What is the difference between Anakin and Luke?  The way I read and think about the situation is that Anakin used his fear as a propeller to learn more and conquer more through his knowledge.  He wanted power to change the situations through his control of the Force.  We see this to be very true later on in ROTS when he wants the ultimate power – to stop Padmé from dying – and apply it to his life.  He believes he’s helping people but he is, instead, digging his own grave.  Would Padmé have died if Anakin hadn’t turned to the dark side?  Ah, the million dollar question.
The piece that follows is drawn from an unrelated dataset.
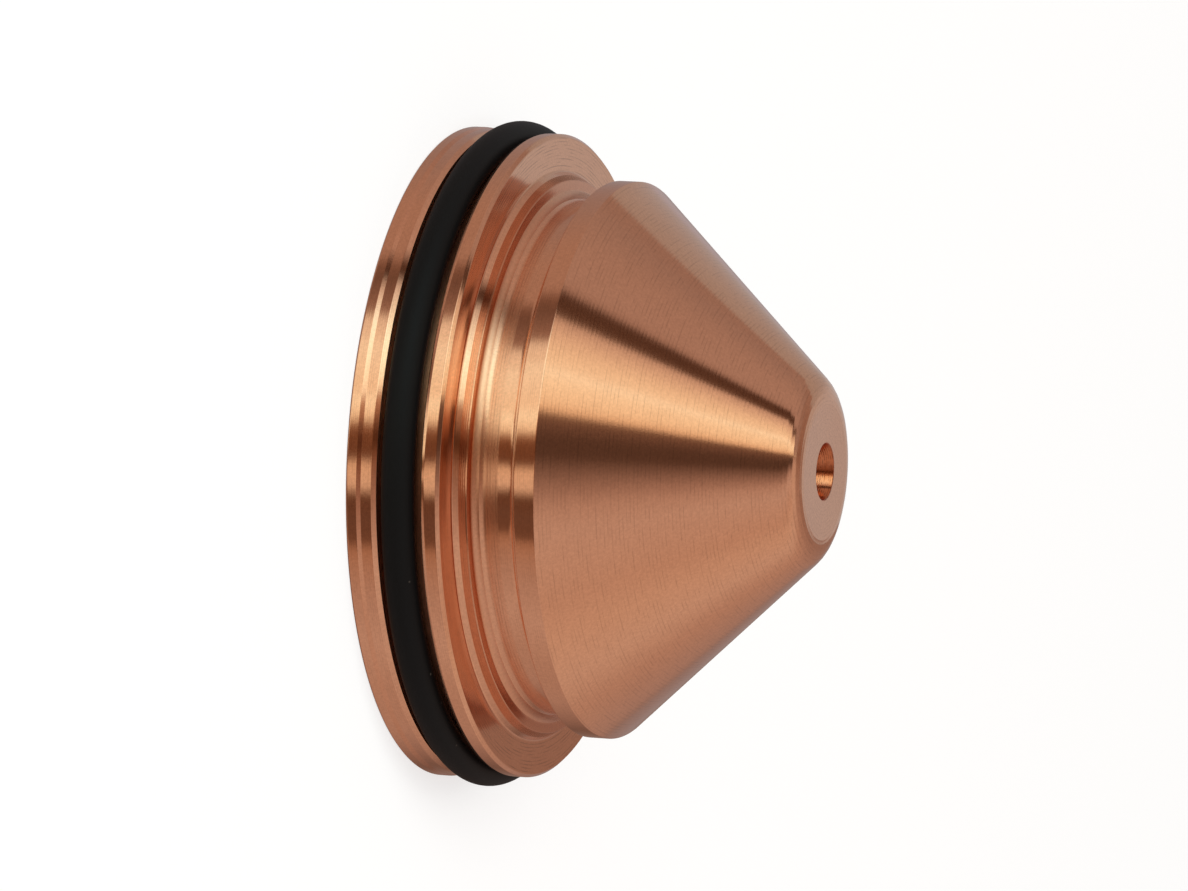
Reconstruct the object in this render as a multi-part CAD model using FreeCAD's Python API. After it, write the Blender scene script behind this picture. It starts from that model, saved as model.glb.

With Luke, though, it seems a little different.  He wants to go to Cloud City to try and rescue his friends (which, again, would have fared better without his help) but his motivation does not seem to be as rooted in the need for power.  While it seems to be more altruistic in nature, it does also stem fromluke skywalker handstand dagobah this need to control the events around him.  As Yoda says, “If you leave now, help them you could.  But you would destroy all for which they have fought and suffered.”

Obviously I’m going completely off canon by suggesting Yoda would have wanted Anakin to lessen his need to control, but I don’t think it’s that out there.  What I believe is that both had the fear of loss ingrained within them (who doesn’t?) but where Luke needed to control more from a situation of distance and understanding, Anakin needed to lessen his control so that it could also bring him to a place of understanding and distance.

I’ve mentioned many times that I don’t think the Jedi had it right when they tried to rid their pupils from attachment.  In fact, most of the time I think it was just wrong.  As we saw, Luke used his attachment to his father to save Anakin from the dark side and also help the galaxy.  However, there is also a point where life needs to be played out for what it is without our involvement because sometimes when we mess around with it too much, we look back and realize that maybe we shouldn’t have tried to control it like we did.  Luke had to learn to take a step back and realize he couldn’t run to help Han and Leia with everything in their lives because it could just make it worse.  He had to control his need to always help and rein it in.  Anakin needed to learn that he couldn’t be all-powerful and that controlling everything too much could backfire.  The main difference I’ve found is that Luke’s control was rooted in love whereas Anakin’s control was rooted in fear.

The reason that quote has been bothering me so much is that I believe I lean more towards Anakin than Luke.  It’s when I get the most scared, the most fearful, the most anxious, that I begin to try to control events and people around me.  I use all the power that I have to influence what happens around me to make sure it happens the way I want it to go.  Unlike Luke, whose need for more control stems from a caring, kind, thoughtful place; instead, I feel like I completely understand Anakin.  I don’t want life to “just happen”.  I want life to happen according to my rules.


What about you?  Do you need more control because you always want to jump and help someone instead of letting them work it out on their own?  Or are you more like me and you need to lessen your control because you always want to make things go your way?